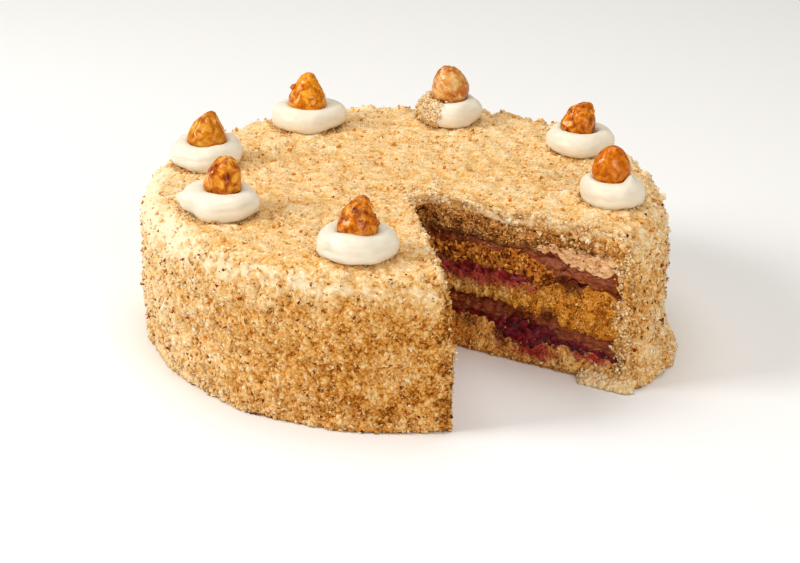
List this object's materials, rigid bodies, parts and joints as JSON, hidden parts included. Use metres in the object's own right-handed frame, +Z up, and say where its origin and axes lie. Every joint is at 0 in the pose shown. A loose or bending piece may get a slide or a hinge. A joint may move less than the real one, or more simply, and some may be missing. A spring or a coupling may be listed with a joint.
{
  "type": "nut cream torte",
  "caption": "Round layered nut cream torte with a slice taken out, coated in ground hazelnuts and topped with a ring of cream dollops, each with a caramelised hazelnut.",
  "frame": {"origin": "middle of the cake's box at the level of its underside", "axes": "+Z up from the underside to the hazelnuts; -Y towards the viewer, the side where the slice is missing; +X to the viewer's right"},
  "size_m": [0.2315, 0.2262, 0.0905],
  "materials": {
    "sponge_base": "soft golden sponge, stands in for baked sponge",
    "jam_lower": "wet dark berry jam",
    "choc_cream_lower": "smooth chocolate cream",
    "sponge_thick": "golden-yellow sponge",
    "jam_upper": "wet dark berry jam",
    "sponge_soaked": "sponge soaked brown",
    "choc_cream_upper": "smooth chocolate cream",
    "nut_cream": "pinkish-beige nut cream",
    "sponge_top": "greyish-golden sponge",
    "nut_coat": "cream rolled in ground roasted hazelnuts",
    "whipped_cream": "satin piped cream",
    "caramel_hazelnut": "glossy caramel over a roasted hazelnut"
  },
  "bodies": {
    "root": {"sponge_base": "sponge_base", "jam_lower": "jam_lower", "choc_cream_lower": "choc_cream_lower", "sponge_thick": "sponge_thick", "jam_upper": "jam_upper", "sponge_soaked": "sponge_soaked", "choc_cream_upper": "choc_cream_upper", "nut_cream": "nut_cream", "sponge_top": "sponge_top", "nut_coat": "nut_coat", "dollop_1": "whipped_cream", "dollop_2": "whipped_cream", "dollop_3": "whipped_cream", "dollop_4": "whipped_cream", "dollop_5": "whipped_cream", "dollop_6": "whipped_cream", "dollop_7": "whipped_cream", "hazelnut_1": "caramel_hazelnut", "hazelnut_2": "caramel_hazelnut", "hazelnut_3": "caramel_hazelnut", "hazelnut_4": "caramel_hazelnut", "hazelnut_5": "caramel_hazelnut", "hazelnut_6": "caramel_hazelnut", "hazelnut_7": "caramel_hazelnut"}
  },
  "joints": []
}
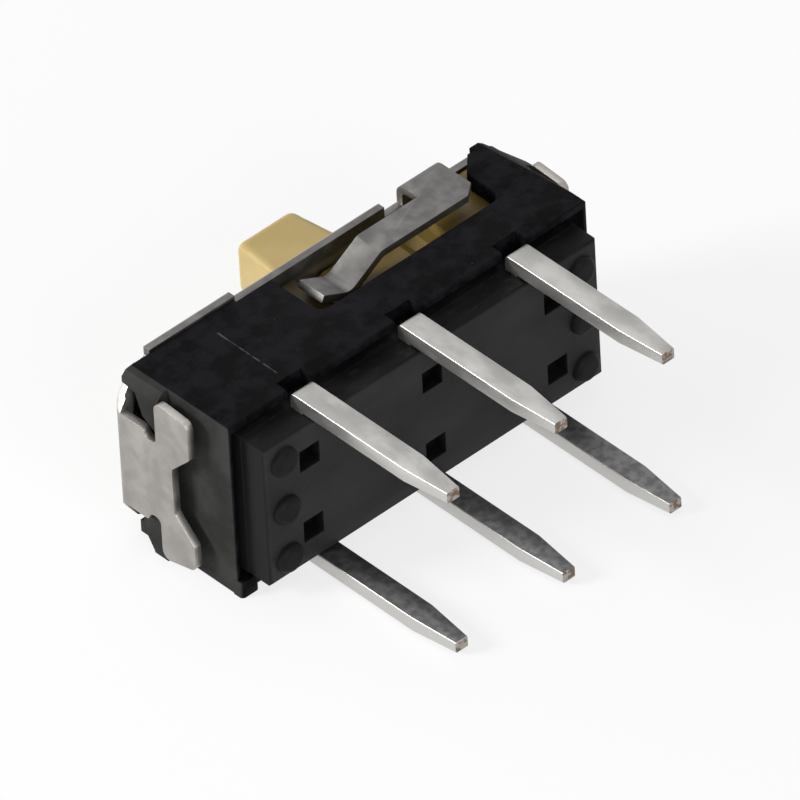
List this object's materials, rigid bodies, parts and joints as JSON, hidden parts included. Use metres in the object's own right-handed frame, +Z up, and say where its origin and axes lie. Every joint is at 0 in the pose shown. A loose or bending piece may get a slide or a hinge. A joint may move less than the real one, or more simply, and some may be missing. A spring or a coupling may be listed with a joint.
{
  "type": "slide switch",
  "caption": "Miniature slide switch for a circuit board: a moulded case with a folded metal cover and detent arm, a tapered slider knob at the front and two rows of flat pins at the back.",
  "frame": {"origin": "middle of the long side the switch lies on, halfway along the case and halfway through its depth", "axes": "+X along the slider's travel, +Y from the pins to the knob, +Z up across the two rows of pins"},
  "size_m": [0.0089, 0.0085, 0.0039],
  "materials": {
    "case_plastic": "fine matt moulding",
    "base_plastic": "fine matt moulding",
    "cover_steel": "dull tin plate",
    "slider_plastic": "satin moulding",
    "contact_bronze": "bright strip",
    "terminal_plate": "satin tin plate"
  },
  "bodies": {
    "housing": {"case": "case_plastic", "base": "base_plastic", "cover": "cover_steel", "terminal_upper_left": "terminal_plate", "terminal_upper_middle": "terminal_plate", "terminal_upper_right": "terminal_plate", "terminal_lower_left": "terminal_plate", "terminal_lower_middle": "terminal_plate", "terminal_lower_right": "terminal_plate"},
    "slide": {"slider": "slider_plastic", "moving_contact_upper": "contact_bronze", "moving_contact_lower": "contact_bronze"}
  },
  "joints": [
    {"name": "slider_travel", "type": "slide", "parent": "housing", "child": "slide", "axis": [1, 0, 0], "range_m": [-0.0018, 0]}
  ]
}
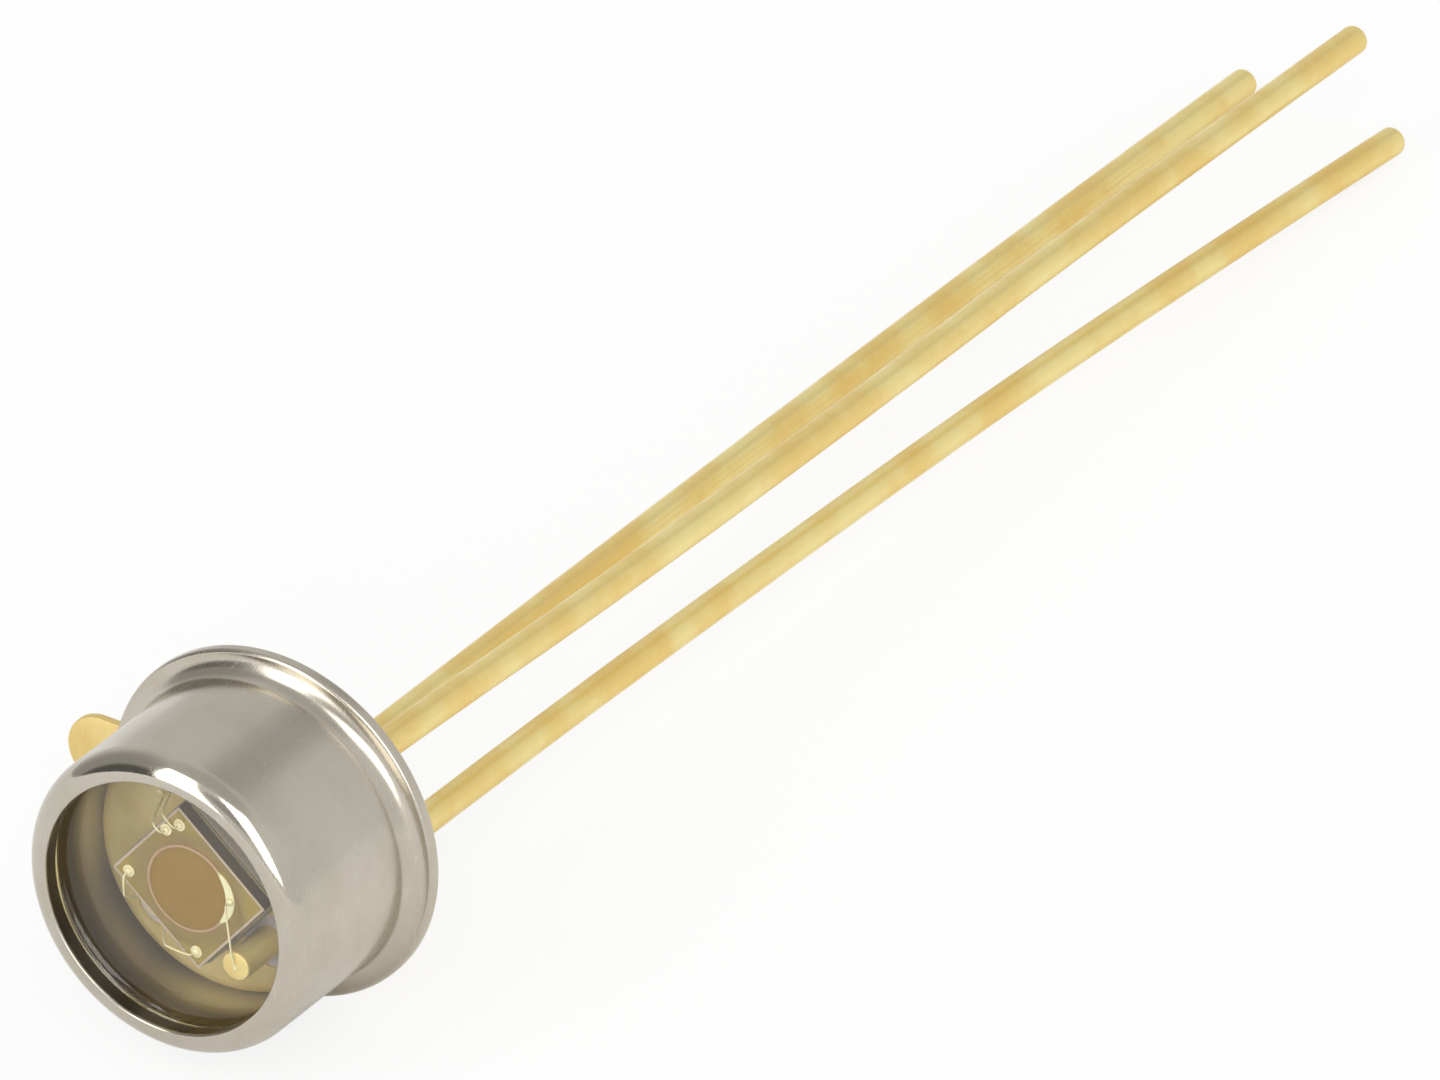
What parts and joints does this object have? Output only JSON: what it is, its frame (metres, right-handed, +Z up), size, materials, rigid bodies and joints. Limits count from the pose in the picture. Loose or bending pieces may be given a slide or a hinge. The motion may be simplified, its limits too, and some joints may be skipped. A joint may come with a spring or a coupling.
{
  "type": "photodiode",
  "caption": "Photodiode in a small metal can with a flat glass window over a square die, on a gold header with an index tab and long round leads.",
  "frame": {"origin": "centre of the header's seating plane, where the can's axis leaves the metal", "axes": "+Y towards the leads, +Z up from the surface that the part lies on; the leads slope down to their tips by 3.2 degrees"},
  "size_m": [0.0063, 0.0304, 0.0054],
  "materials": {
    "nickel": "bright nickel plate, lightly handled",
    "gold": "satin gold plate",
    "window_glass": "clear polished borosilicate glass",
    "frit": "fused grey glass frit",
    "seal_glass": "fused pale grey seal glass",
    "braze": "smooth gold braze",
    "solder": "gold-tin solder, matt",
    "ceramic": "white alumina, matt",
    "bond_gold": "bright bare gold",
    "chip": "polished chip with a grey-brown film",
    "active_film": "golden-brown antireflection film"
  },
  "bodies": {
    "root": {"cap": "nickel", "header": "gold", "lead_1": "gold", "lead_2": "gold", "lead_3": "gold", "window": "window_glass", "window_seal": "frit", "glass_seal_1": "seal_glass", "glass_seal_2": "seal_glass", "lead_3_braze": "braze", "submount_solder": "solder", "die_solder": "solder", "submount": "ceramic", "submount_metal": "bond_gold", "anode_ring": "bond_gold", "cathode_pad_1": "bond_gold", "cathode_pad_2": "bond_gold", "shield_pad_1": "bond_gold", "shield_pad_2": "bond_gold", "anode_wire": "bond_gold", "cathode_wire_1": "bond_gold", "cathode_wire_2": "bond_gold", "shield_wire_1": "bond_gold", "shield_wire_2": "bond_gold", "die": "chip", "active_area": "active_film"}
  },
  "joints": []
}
____________
> What is required: Copy out every line of the data above, exactly as given.

> Result of the exercise:
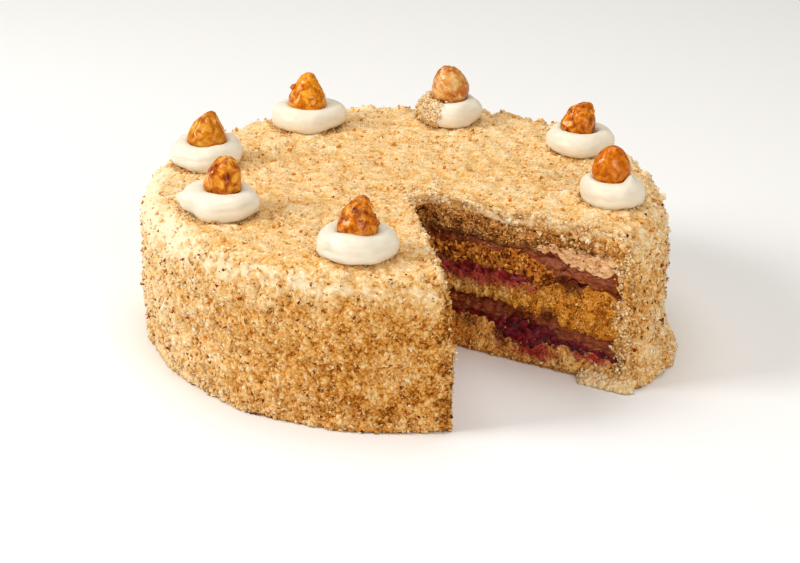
List this object's materials, rigid bodies, parts and joints as JSON, hidden parts included. Use metres in the object's own right-handed frame, +Z up, and say where its origin and axes lie. Every joint is at 0 in the pose shown. A loose or bending piece may get a slide or a hinge. A joint may move less than the real one, or more simply, and some may be missing. A spring or a coupling may be listed with a joint.
{
  "type": "nut cream torte",
  "caption": "Round layered nut cream torte with a slice taken out, coated in ground hazelnuts and topped with a ring of cream dollops, each with a caramelised hazelnut.",
  "frame": {"origin": "middle of the cake's box at the level of its underside", "axes": "+Z up from the underside to the hazelnuts; -Y towards the viewer, the side where the slice is missing; +X to the viewer's right"},
  "size_m": [0.2315, 0.2262, 0.0905],
  "materials": {
    "sponge_base": "soft golden sponge, stands in for baked sponge",
    "jam_lower": "wet dark berry jam",
    "choc_cream_lower": "smooth chocolate cream",
    "sponge_thick": "golden-yellow sponge",
    "jam_upper": "wet dark berry jam",
    "sponge_soaked": "sponge soaked brown",
    "choc_cream_upper": "smooth chocolate cream",
    "nut_cream": "pinkish-beige nut cream",
    "sponge_top": "greyish-golden sponge",
    "nut_coat": "cream rolled in ground roasted hazelnuts",
    "whipped_cream": "satin piped cream",
    "caramel_hazelnut": "glossy caramel over a roasted hazelnut"
  },
  "bodies": {
    "root": {"sponge_base": "sponge_base", "jam_lower": "jam_lower", "choc_cream_lower": "choc_cream_lower", "sponge_thick": "sponge_thick", "jam_upper": "jam_upper", "sponge_soaked": "sponge_soaked", "choc_cream_upper": "choc_cream_upper", "nut_cream": "nut_cream", "sponge_top": "sponge_top", "nut_coat": "nut_coat", "dollop_1": "whipped_cream", "dollop_2": "whipped_cream", "dollop_3": "whipped_cream", "dollop_4": "whipped_cream", "dollop_5": "whipped_cream", "dollop_6": "whipped_cream", "dollop_7": "whipped_cream", "hazelnut_1": "caramel_hazelnut", "hazelnut_2": "caramel_hazelnut", "hazelnut_3": "caramel_hazelnut", "hazelnut_4": "caramel_hazelnut", "hazelnut_5": "caramel_hazelnut", "hazelnut_6": "caramel_hazelnut", "hazelnut_7": "caramel_hazelnut"}
  },
  "joints": []
}
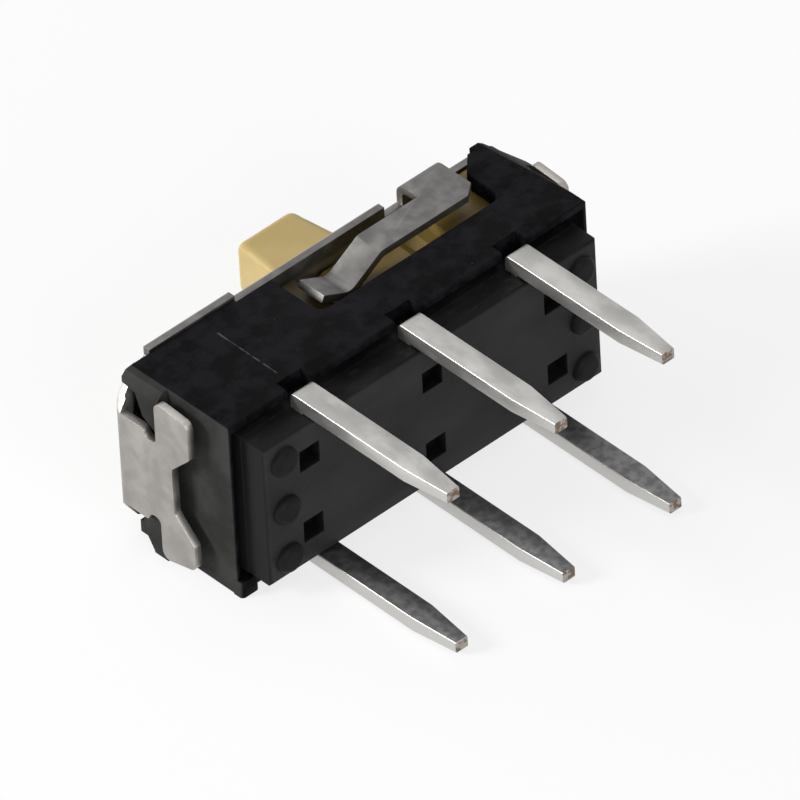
List this object's materials, rigid bodies, parts and joints as JSON, hidden parts included. Use metres in the object's own right-handed frame, +Z up, and say where its origin and axes lie. Every joint is at 0 in the pose shown. A loose or bending piece may get a slide or a hinge. A joint may move less than the real one, or more simply, and some may be missing. A spring or a coupling may be listed with a joint.
{
  "type": "slide switch",
  "caption": "Miniature slide switch for a circuit board: a moulded case with a folded metal cover and detent arm, a tapered slider knob at the front and two rows of flat pins at the back.",
  "frame": {"origin": "middle of the long side the switch lies on, halfway along the case and halfway through its depth", "axes": "+X along the slider's travel, +Y from the pins to the knob, +Z up across the two rows of pins"},
  "size_m": [0.0089, 0.0085, 0.0039],
  "materials": {
    "case_plastic": "fine matt moulding",
    "base_plastic": "fine matt moulding",
    "cover_steel": "dull tin plate",
    "slider_plastic": "satin moulding",
    "contact_bronze": "bright strip",
    "terminal_plate": "satin tin plate"
  },
  "bodies": {
    "housing": {"case": "case_plastic", "base": "base_plastic", "cover": "cover_steel", "terminal_upper_left": "terminal_plate", "terminal_upper_middle": "terminal_plate", "terminal_upper_right": "terminal_plate", "terminal_lower_left": "terminal_plate", "terminal_lower_middle": "terminal_plate", "terminal_lower_right": "terminal_plate"},
    "slide": {"slider": "slider_plastic", "moving_contact_upper": "contact_bronze", "moving_contact_lower": "contact_bronze"}
  },
  "joints": [
    {"name": "slider_travel", "type": "slide", "parent": "housing", "child": "slide", "axis": [1, 0, 0], "range_m": [-0.0018, 0]}
  ]
}
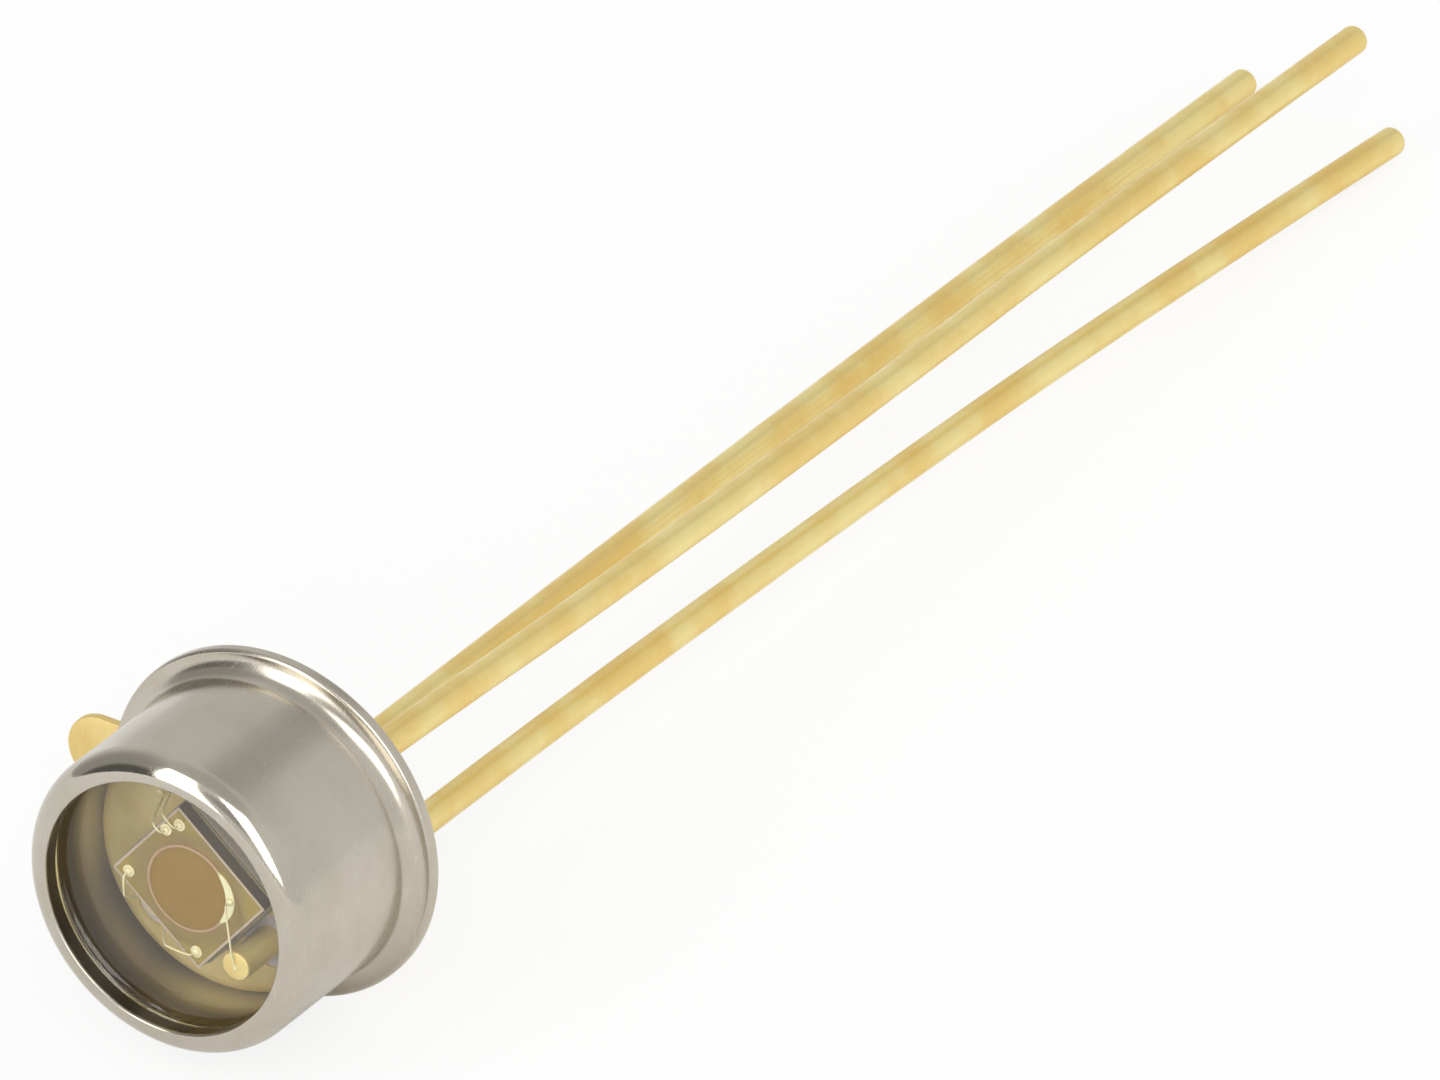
What parts and joints does this object have? Output only JSON: what it is, its frame (metres, right-handed, +Z up), size, materials, rigid bodies and joints. Limits count from the pose in the picture. Loose or bending pieces may be given a slide or a hinge. The motion may be simplified, its limits too, and some joints may be skipped. A joint may come with a spring or a coupling.
{
  "type": "photodiode",
  "caption": "Photodiode in a small metal can with a flat glass window over a square die, on a gold header with an index tab and long round leads.",
  "frame": {"origin": "centre of the header's seating plane, where the can's axis leaves the metal", "axes": "+Y towards the leads, +Z up from the surface that the part lies on; the leads slope down to their tips by 3.2 degrees"},
  "size_m": [0.0063, 0.0304, 0.0054],
  "materials": {
    "nickel": "bright nickel plate, lightly handled",
    "gold": "satin gold plate",
    "window_glass": "clear polished borosilicate glass",
    "frit": "fused grey glass frit",
    "seal_glass": "fused pale grey seal glass",
    "braze": "smooth gold braze",
    "solder": "gold-tin solder, matt",
    "ceramic": "white alumina, matt",
    "bond_gold": "bright bare gold",
    "chip": "polished chip with a grey-brown film",
    "active_film": "golden-brown antireflection film"
  },
  "bodies": {
    "root": {"cap": "nickel", "header": "gold", "lead_1": "gold", "lead_2": "gold", "lead_3": "gold", "window": "window_glass", "window_seal": "frit", "glass_seal_1": "seal_glass", "glass_seal_2": "seal_glass", "lead_3_braze": "braze", "submount_solder": "solder", "die_solder": "solder", "submount": "ceramic", "submount_metal": "bond_gold", "anode_ring": "bond_gold", "cathode_pad_1": "bond_gold", "cathode_pad_2": "bond_gold", "shield_pad_1": "bond_gold", "shield_pad_2": "bond_gold", "anode_wire": "bond_gold", "cathode_wire_1": "bond_gold", "cathode_wire_2": "bond_gold", "shield_wire_1": "bond_gold", "shield_wire_2": "bond_gold", "die": "chip", "active_area": "active_film"}
  },
  "joints": []
}